Apparently, the thick-tongued sophistry he had managed to exhume from the cognitive mulch of his crepuscular mind was so belligerent and off-beam that he had been threatened with immediate cessation of credit. They might as well have condemned him to the gallows. Dragging his feet like a scolded child, he returned to his seat where, bristling with insult, he had proceeded to inflict revenge by force-feeding pistachios to the landlord’s dog - a bellicose pug named Dowie that was last seen sliding on it’s belly towards the beer-cellar hatch.

It could have only been a cursory sulk, as the next time I caught sight of him he looked in thrall to some gormless euphoria. He was cradling a bottle of gin in the crook of one elbow whilst sliding a single, shaky fingertip through the condensation that embraced its subtle curves. Radiating an unconditional love to rival that of a mother for her newborn, he slurred the undertones of some long-forgotten lullaby, whilst simultaneously muttering an enigmatic paean to the cradled beverage. Elementary lip-reading suggested “My lovely lady G”...

The bent penny dropped.

What a mutton-headed, piss-the-bed he is! I was smarting all over: he had just wasted an afternoon that I could have wasted perfectly well myself. I immediately declared my career in reconnaissance over, and set about my pasty with grim intent.
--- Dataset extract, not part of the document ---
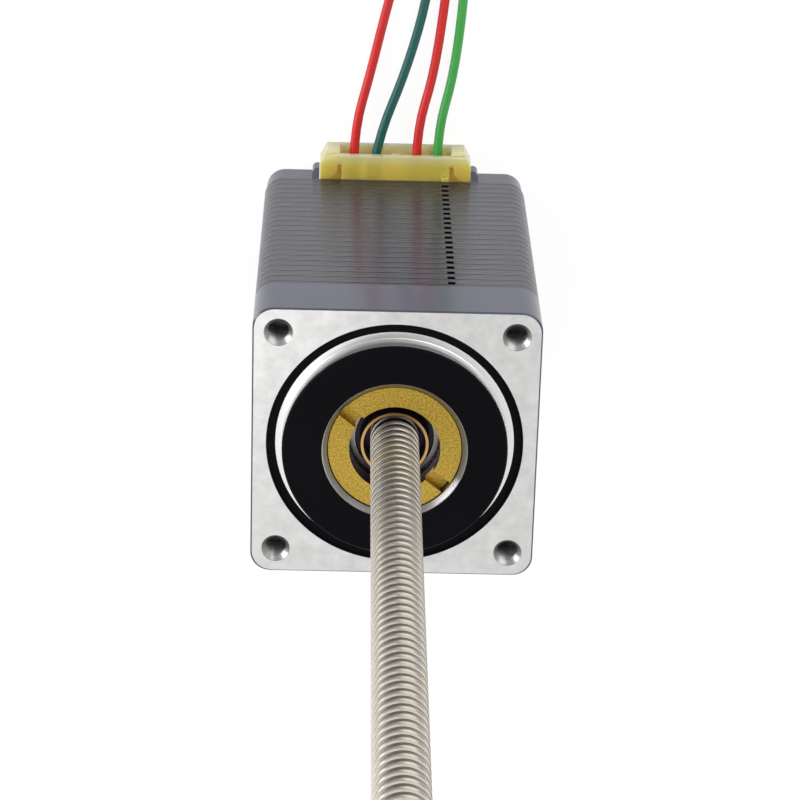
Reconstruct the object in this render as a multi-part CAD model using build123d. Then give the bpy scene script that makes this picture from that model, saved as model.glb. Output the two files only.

Turning away, I dissolved into the decaying movements of the market, gathering up a few squares of navy tissue and a coil of twine as I went. Limping instinctively towards the Thames, I began to absent-mindedly mould my pickings into a makeshift football. I popped it under the faithful stovepipe and continued on to seek out the solace of a dusky kickabout with Mr. Haynes.

See, me and the Maestro, we have a relationship based on loyalty and respect, and that’s the only sort worth considering in the context of this tawdry tale, eh, chums?

Flamin’ scallions and Up The Fulham!